The most impressive parts for me was that during shooting continuously for 6 hours I never had a single flash fail to fire, I only went through a single set of AA batteries for each of the flashes and the Fuji X-T1 had maybe 3 out of focus shots out of 550. I was impressed with the focus, sharpness, and detail I was able to resolve in the images. I’m very happy with how the photos turned out so far as they still have to be edited. All of the above images are strait out of the camera with zero adjustments. I feel like the Fuji X-T1 was working with me and not fighting me like my canon would have.

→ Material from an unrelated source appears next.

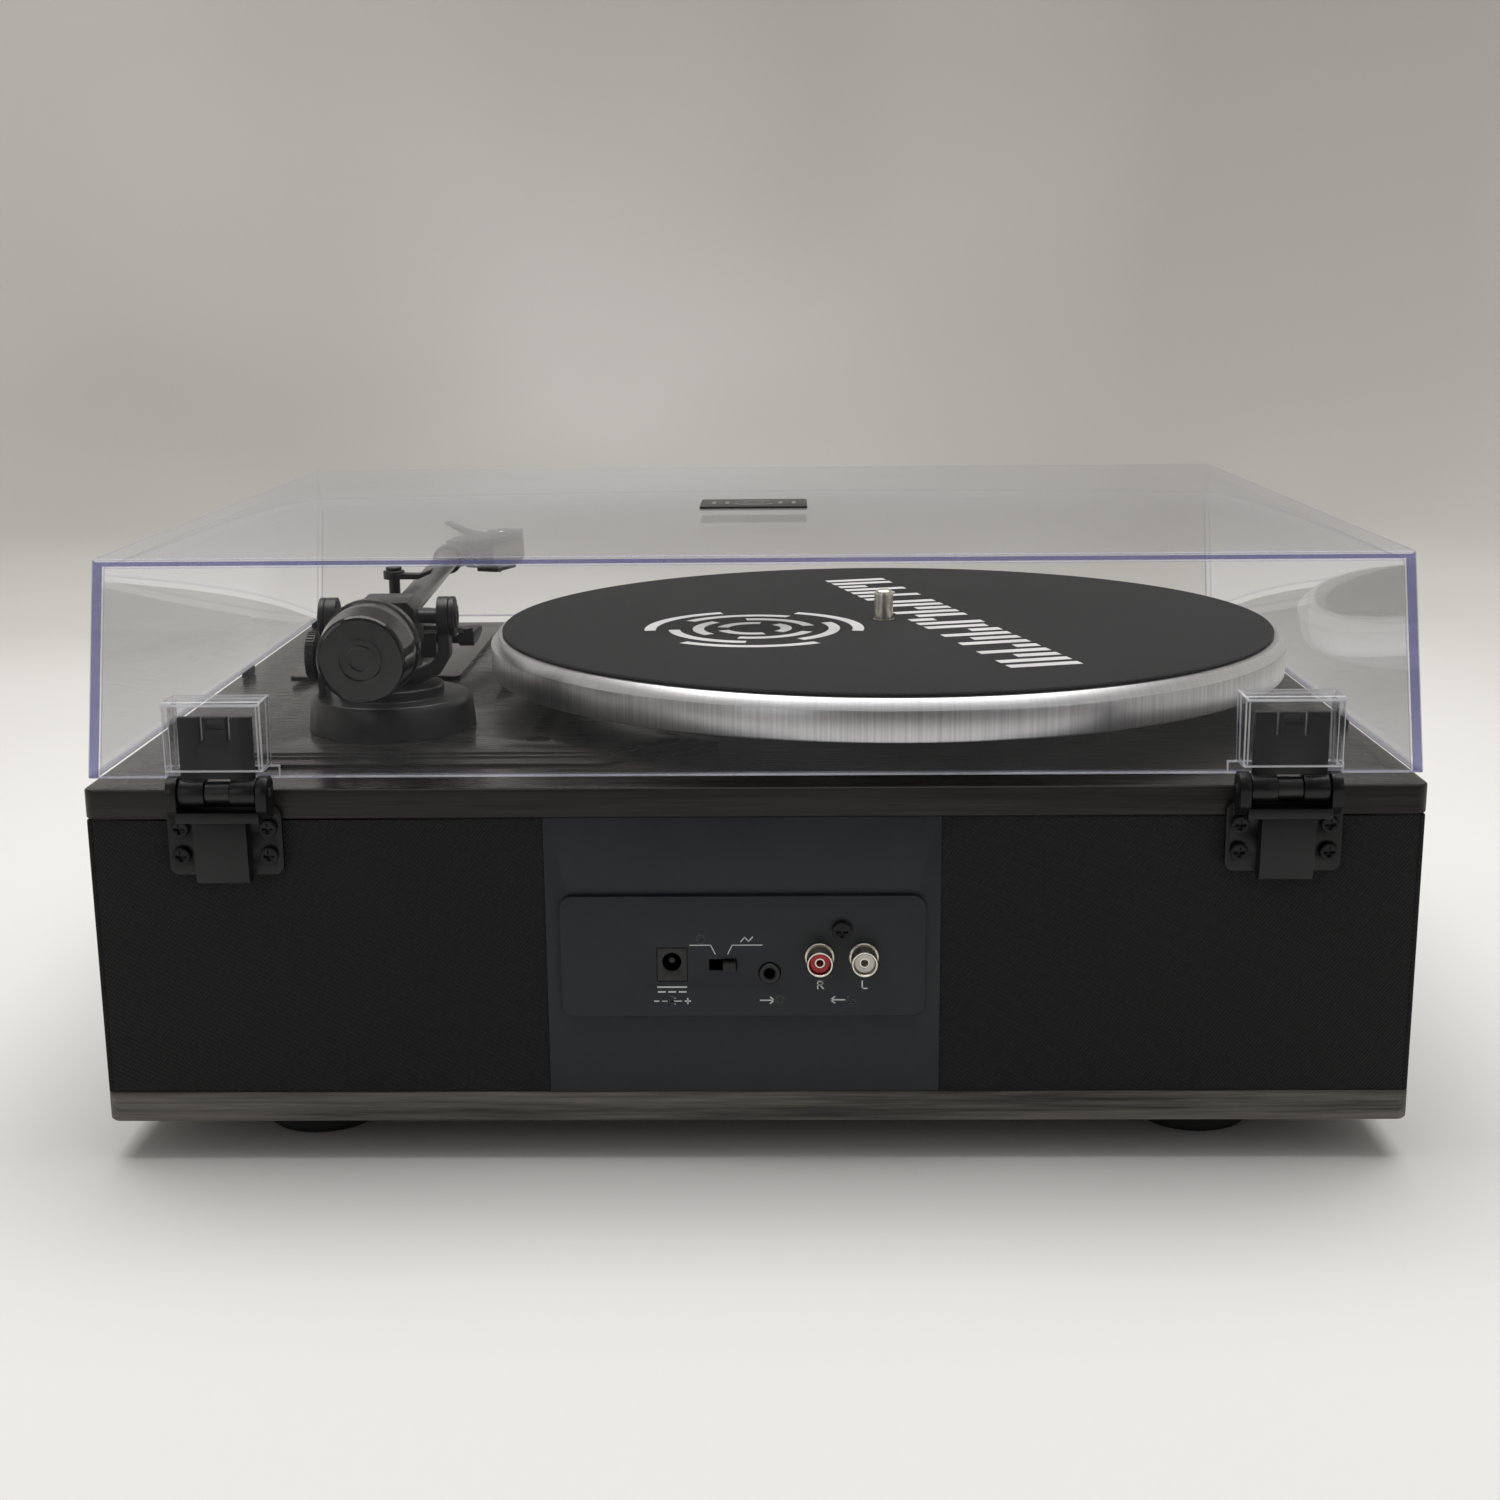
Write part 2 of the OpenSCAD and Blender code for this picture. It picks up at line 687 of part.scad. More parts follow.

New page is up in the projects section. I detail how to photograph paintings to create a color accurate digital image with a minimal amount of gear. Check it out here!


Went to NYC for the weekend to see a show, pick up a new jacket for my wife, and photograph a friend in his office. I convinced my wife to model her new coat for me while we were there. 


My wife and I ran around my friends law office trying to find an interesting point of view to shoot him from. I ended up with the camera practically inside the receptionists desk so I could shoot into the adjacent library/confance room.  I really like the 3D depth that was created. A key and a fill lit him from either side with a bare speed light bouncing into a reflected to illuminate the background. 


We had just enough time for one more setup. I quickly swapped sides and shot from the opposite side of the room (next to the painting above). I wanted to get a nice reflection in the glossy table but it was a huge pain to light the lobby seen in the background. Both images still need to be edited but I’m happy with what we got considering the constraints. 


I’m sure you will see one of these up in the photography section when it’s complete. 

Testing out the Fujifilm X-T1 mirror less camera.  I wasn’t sure why I liked the design so much until I pulled out my 30-year-old Canon A-1 film camera. The controls are nearly identical in both function and position. I can even use a simple adapter to use existing FD mount manual lenses. Pretty neat.